Garden Salsa Fresca (Naturally SOS Free)
Garden Salsa Fresca is a refreshing and naturally sos free salsa fresca (salt free, oil free, sugar free) bursting with lively flavors.
The first time I had the infamous salsa fresca was in a small town in Jalisco, Mexico and I thought it was the best thing ever. The salsa fresca (Salsa Mexicana) was brought to tables along with tortilla chips in every restaurant without even asking for it. While in Mexico, I started making it at home almost on a daily basis to eat with the fresh avocados and tortillas from the tortilleria across the street. It’s been a household staple ever since. Salsa Fresca is also known as Salsa Mexicana and Pico de Gallo.

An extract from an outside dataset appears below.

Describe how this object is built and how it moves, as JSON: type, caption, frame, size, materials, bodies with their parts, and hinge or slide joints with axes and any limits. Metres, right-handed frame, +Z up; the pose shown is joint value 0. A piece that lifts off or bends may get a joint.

Traditional salsa fresca, which is also called Salsa Mexicana and Pico de Gallo, is naturally oil-free and this garden version with the burst of lime and fresh garden ingredients, is a naturally SOS free salsa fresca. SOS free is a dietary term (salt-free, oil-free and sugar-free) meaning there is no added salt, sugar or oil. I have always made salsa fresca without salt, oil or sugar even before we transitioned to a whole food, plant-based diet. I find with the seasonal ingredients packed full of their own natural flavors, salsa fresca is better without.
Summer Fresh Ingredients in Garden Salsa Fresca (SOS free Salsa Fresca)
I call this one “Garden” Salsa Fresca, because the first time I used cucumber in a salsa fresca was when I had all the main ingredients out in the garden, tomatoes, jalapeños, cilantro. Well all but the onion. And oddly I didn’t have an onion in the kitchen either (how did that happen?). But, there in the garden were also fully ripened cucumbers and somehow cucumber seemed perfect. Cucumbers have a crunch similar to white onions and add a coolness to balance the piquant form the jalapeno pepper. Cucumbers have a lots of flavor, but are mostly water. Removing the core with the seeds will make the salsa less watery. Ripe, but firm tomatoes work best for this salsa fresca. Roma tomatoes or any kind of plum tomatoes are a nice choice because they dice well, are less juicy and won’t fall apart as easily.
The salsa with cucumber tasted so good that I now include cucumber more often than not—but in addition to the onion, not to replace the white onion. Its a go-to salsa fresca for tacos, and is also really refreshing on Chili and soups. It makes a refreshing topping on the Chile Bean Chili and the Red Pepper, Chickpea & Corn Soup.
Tools Used in this Recipe
- Chef Knife
- Cutting Board
- vegetable peeler
- Prep Bowl
- Mason Jar
- 3/4 lb tomatoes fully ripe but still firm, about 6 small–medium sized tomatoes
- 1 cucumber cored to remove seeds
- 1 small white onion
- 2 jalapenos or 1 serrano seeds and ribs removed
- 1/2 cup cilantro chopped
- 2 tbls lime juice
- Dice the tomatoes, cucumber, and onion all the same size. Small dice is good for salsa (1/4in pieces). To remove the sulphuric taste and smell of raw onions, rinse in cold water after dicing. If really strong, soak the diced onion in cold water, then drain before adding to the jar. Dice the jalapenos or serrano into 1/8in pieces.
- Place the chopped ingredients in a mixing bowl, add the chopped cilantro and lime juice and stir all the ingredients together. Or, for one less bowl, place all the ingredients in a mason jar, put the lid on and roll the jar until all the ingredients are combined.
- Store in the refrigerator until ready to use. It will keep for up to 4 days in the refrigerator.